In less than two decades, the graying of America will be inescapable: Older adults are projected to outnumber kids for the first time in U.S. history, according to the U.S. Census Bureau. Families needing an extra set of hands have a few options to choose from.

Home health and home care are two distinct types of services to help aging relatives manage their health while providing them with a high quality lifestyle, Catherine Merkey, outreach coordinator for Masonic Village Home Health, said. She said many people get confused by the two services and part of her job is to help educate them.

Home health care often includes the administration of medication, medical testing, caring for a wound or injury, help with recovering from an illness and different types of therapy, including physical, occupational and speech-language. This type of care is typically necessary after someone has been hospitalized, is undergoing rehabilitation or is transitioning out of a nursing facility. There are no set hours for home health and the average length of service is usually about 60 days or until the patient is no longer homebound.

“With home health, a lot of times we have patients who are temporarily homebound – they may have had a knee or hip replacement,” Catherine said. “Our goal is to get the patient back on their feet and living independently.

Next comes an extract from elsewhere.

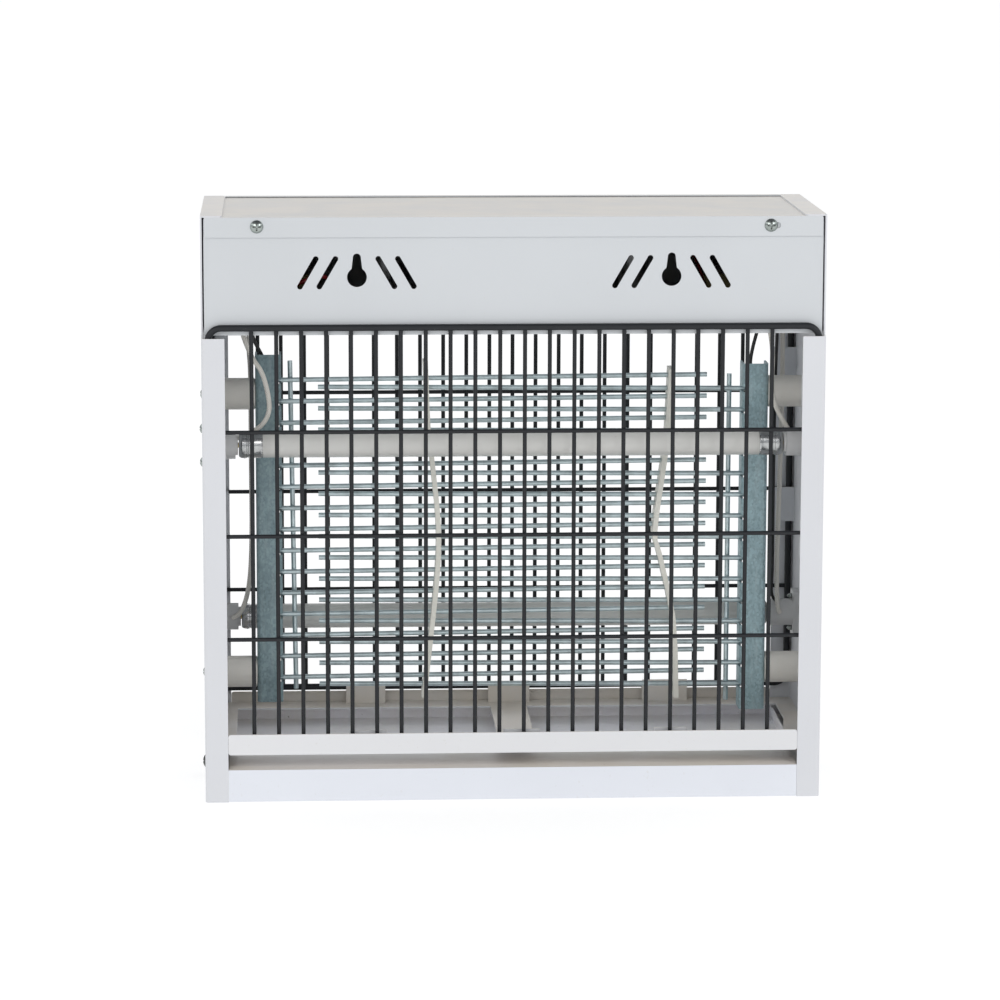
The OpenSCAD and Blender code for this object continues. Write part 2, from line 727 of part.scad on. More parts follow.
module box_leads() {
    color("firebrick") {
        wire([[-124, -8, 300], [-136, -34, 306], [-134, -51, 312], [-126, -56, 317], [-114, -57, 320],
            [-108, -50, 312], [-98, -34, 301], [-86, -14, 298], [-78, -3.5, 292]], 2.4, [0, 0.3, 1]);
        wire([[122, -8, 302], [106, -20, 338], [70, -30, 346], [20, -30, 342], [-16, -26, 328],
            [-17, -12, 310]], 2, [0, 0.3, 1]);
    }
}

left_side_panel();
right_side_panel();
top_housing();
top_cover();
cover_screws();
base_plinth();
base_screws();
deck_frame();
catch_tray();
front_guard();
rear_guard();
front_tube_glass();
front_tube_caps();
front_tube_pins();
front_tube_collars();
rear_tube_glass();
rear_tube_caps();
rear_tube_pins();
rear_tube_collars();
front_lamp_holders();
rear_lamp_holders();
holder_screws();
left_grid_channel();
right_grid_channel();
left_comb();
right_comb();
left_spacer_strip();
right_spacer_strip();
grid_insulators();
insulator_screws();
transformer_core();
transformer_coil();
choke_cores();
choke_coils();
component_screws();
starter_sockets();
left_starter();
right_starter();
terminal_block();
terminal_screws();
grid_leads();
lamp_lead_sleeves();
lamp_leads();
box_leads();
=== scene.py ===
"""Electric bug zapper: camera, light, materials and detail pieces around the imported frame. Lengths are in metres."""
import json
from math import cos, radians, sin, tau

import bmesh
import bpy
from mathutils import Matrix, Vector


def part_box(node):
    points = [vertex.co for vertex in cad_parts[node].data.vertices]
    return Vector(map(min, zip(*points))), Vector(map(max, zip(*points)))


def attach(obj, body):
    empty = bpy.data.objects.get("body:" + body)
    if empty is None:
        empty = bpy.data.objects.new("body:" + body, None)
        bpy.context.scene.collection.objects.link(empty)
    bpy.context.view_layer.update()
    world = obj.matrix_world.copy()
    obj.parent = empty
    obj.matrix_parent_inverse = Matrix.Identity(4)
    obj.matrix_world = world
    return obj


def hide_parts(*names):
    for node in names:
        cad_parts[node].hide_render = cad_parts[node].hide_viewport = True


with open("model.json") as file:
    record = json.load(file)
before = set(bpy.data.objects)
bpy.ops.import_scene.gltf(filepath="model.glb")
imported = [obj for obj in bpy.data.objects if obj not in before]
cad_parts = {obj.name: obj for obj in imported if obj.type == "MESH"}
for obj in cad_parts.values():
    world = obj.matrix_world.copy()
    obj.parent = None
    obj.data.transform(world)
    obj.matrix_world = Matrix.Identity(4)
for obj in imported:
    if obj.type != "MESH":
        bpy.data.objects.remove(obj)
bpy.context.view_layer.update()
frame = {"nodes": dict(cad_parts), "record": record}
scene = bpy.context.scene
MM = 0.001


# ---- Camera, light and floor ----

def add_camera():
    """A long lens a little left of the middle and above the cabinet, looking slightly down and to the right."""
    pitch_down, turn_right, roll = radians(9.76), radians(3.086), radians(-0.13)
    data = bpy.data.cameras.new("camera")
    data.lens = 142.4
    data.sensor_width = 36
    data.clip_end = 200
    camera = bpy.data.objects.new("camera", data)
    camera.location = (-0.1352, -2.4149, 0.5895)
    camera.rotation_mode = "XYZ"
    camera.rotation_euler = (radians(90) - pitch_down, 0, -turn_right)
    camera.rotation_euler.rotate_axis("Z", -roll)
    scene.collection.objects.link(camera)
    scene.camera = camera


def add_area_light(name, location, target, size, watts, colour):
    """A soft box that faces its target."""
    data = bpy.data.lights.new(name, "AREA")
    data.shape = "RECTANGLE"
    data.size, data.size_y = size
    data.energy = watts
    data.color = colour
    light = bpy.data.objects.new(name, data)
    light.location = location
    light.rotation_euler = (Vector(target) - Vector(location)).to_track_quat("-Z", "Y").to_euler()
    scene.collection.objects.link(light)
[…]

It’s not meant to be long-term care.”

Home care focuses on providing older adults with assistance in their daily activities occasionally or for an extended period of time. Depending on the individual’s needs, a home care aid might assist with meal prep, laundry, light housework, bathing, transportation and mobility. They may even simply provide companionship.

Another difference between home health and home care is price. Home health is covered by medical insurance, including Medicare and Medicaid. “Some people have a long-term care insurance policy that will kick in,” Catherine said. “It really depends on the policy.” Home care is paid for out-of-pocket and may last for a longer period of time.

Masonic Village at Elizabethtown offers home health, home care and hospice services. Catherine, who is also a social worker, said her job is to advocate for the patients. “If you qualify for services, you’re entitled to use them,” she said. “They help to reduce ER visits and re-hospitalizations.”